If you are planning to use Similari to search in a huge index, consider object attributes to decrease the lookup space. If the attributes of the two tracks are not compatible, their distance calculations are skipped.
To keep the calculations performant the framework uses: * ultraviolet - fast SIMD computations.
Parallel computations are implemented with index sharding and parallel computations based on a dedicated thread workers pool.
The vector operations performance depends a lot on the optimization level defined for the build. On low or default optimization levels Rust may not use f32 vectorization, so when running benchmarks take care of proper optimization levels configured.
Use RUSTFLAGS="-C target-cpu=native"
to enable all cpu features like AVX, AVX2, etc. It is beneficial to ultraviolet.

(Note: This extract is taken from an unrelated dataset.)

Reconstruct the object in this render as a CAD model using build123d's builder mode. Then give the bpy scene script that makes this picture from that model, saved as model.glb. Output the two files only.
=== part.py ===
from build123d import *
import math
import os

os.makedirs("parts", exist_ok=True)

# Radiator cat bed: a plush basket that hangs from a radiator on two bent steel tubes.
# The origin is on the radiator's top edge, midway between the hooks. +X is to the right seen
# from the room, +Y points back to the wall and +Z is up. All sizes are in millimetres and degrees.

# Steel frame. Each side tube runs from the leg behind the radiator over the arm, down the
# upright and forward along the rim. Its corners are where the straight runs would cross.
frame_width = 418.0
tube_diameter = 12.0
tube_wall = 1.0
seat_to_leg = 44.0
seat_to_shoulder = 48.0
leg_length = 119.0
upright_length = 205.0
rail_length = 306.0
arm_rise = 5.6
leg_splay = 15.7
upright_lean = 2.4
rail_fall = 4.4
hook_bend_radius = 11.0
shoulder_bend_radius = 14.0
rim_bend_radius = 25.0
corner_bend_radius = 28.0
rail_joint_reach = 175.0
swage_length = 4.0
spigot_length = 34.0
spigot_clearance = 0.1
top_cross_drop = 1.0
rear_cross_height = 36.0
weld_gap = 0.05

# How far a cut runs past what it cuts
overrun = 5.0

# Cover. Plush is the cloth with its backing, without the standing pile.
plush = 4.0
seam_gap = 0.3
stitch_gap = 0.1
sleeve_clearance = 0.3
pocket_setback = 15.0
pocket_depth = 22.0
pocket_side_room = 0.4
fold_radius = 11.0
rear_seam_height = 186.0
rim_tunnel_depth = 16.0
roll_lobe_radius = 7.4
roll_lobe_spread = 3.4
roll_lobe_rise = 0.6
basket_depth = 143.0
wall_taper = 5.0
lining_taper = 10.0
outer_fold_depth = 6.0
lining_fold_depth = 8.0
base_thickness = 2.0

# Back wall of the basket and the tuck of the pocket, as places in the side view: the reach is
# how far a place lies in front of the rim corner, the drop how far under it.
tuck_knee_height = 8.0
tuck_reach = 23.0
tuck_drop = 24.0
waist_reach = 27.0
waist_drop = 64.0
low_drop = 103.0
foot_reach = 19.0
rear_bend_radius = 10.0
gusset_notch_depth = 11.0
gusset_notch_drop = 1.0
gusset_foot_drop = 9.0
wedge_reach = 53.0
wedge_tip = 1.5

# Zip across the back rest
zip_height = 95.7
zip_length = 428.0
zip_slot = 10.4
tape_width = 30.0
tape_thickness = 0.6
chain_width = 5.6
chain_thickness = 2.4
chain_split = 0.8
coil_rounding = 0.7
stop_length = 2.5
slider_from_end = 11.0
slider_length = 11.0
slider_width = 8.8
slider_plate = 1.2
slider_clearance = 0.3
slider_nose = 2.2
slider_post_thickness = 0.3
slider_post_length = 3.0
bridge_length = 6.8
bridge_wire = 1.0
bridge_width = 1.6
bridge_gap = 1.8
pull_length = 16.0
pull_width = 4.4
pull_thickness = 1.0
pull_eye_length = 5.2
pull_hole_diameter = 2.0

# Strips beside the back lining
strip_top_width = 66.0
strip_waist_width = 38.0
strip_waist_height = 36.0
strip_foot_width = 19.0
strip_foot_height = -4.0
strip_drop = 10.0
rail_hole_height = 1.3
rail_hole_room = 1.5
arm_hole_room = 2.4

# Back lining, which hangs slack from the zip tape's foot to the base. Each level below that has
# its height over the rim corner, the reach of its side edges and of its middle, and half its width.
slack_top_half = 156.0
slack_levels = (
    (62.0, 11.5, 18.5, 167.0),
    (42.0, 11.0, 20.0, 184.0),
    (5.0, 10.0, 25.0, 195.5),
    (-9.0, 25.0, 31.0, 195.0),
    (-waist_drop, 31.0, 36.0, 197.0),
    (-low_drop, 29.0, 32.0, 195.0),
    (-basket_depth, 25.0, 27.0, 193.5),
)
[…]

Alternatively you can add build instructions to .cargo/config
:
[build]
rustflags = "-C target-cpu=native"
Take a look at benchmarks for numbers.
Some benchmarks numbers are presented here: Benchmarks
You can run your own benchmarks by:
rustup default nightly
cargo bench
Install Maturin:
pip3 install --upgrade maturin~=0.13
Install Python3 development files.
3A. Not VENV. Run build
RUSTFLAGS=" -C target-cpu=native -C opt-level=3" maturin build --release --out dist --no-sdist
pip3 install --force-reinstall dist/*.whl
3B. VENV. Run build
maturin develop
Collected articles about how the Similari can be used to solve specific problems.

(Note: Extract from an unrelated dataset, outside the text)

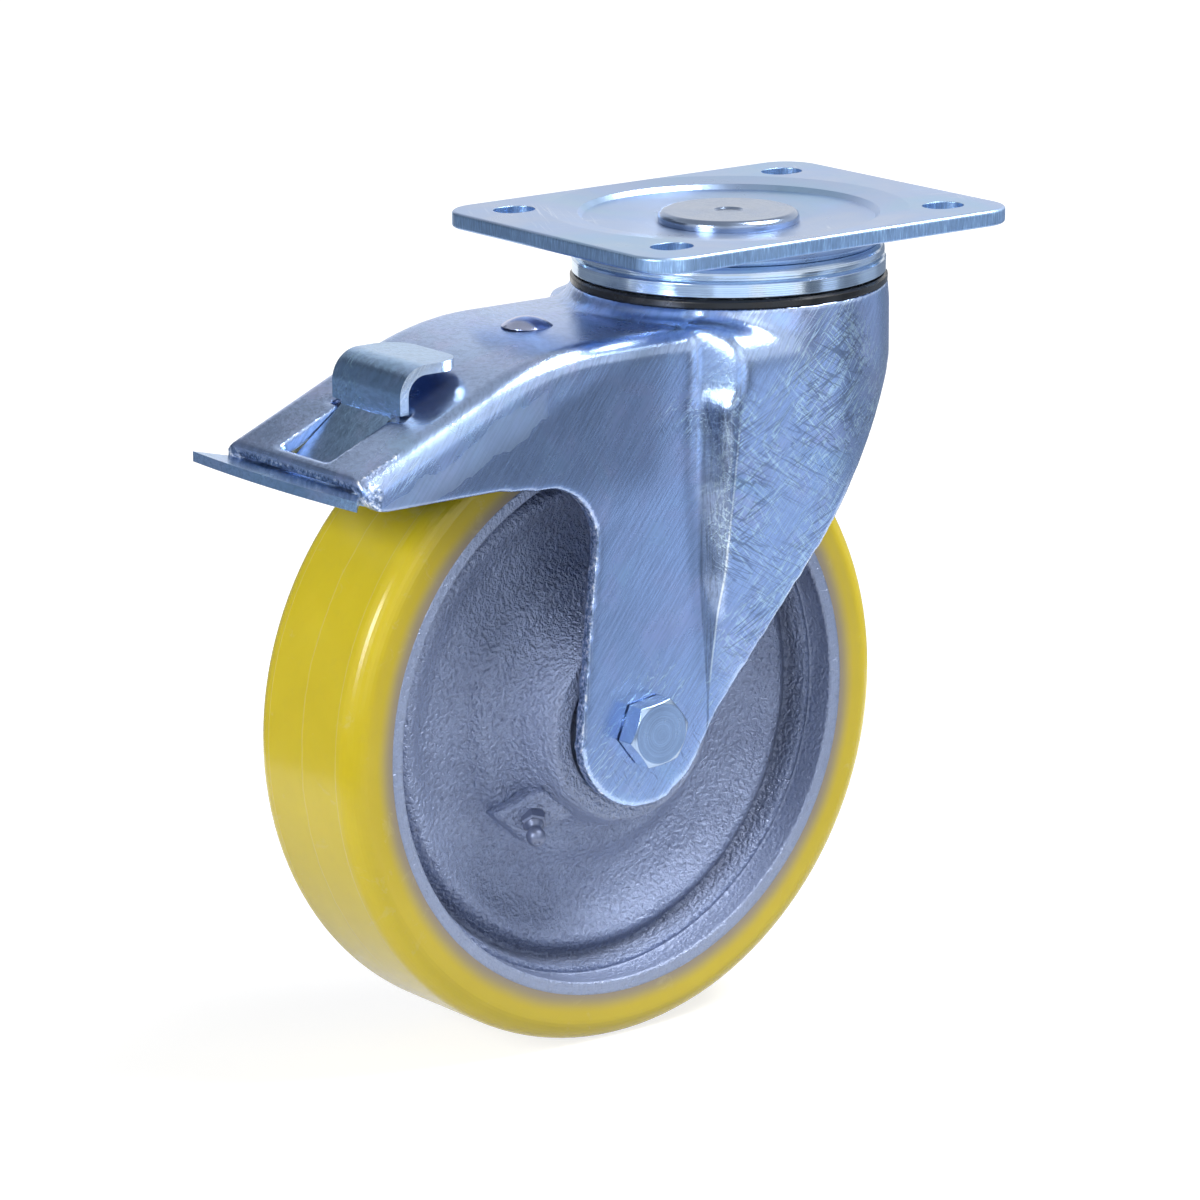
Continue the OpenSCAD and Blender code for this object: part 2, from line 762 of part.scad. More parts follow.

Take a look at samples in the repo: * simple.rs - an idea of simple usage. * trackmerging.rs - an idea of intra-cam track merging. * incrementaltrackbuild.rs - very simple feature-based tracker. * ioutracker.rs - very simple IoU tracker (without Kalman filter). * simplesortioutracker.rs - SORT tracker (with Kalman filter, IoU). * simplesortioutrackeroriented.rs - Oriented SORT tracker (with Kalman filter, IoU). * simplesortmahatracker.rs - SORT tracker (with Kalman filter, Mahalanobis). * simplesortmahatrackeroriented.rs - Oriented SORT tracker (with Kalman filter, Mahalanobis). * middlewaresorttracker.rs - SORT tracker (with Kalman filter, middleware implementation).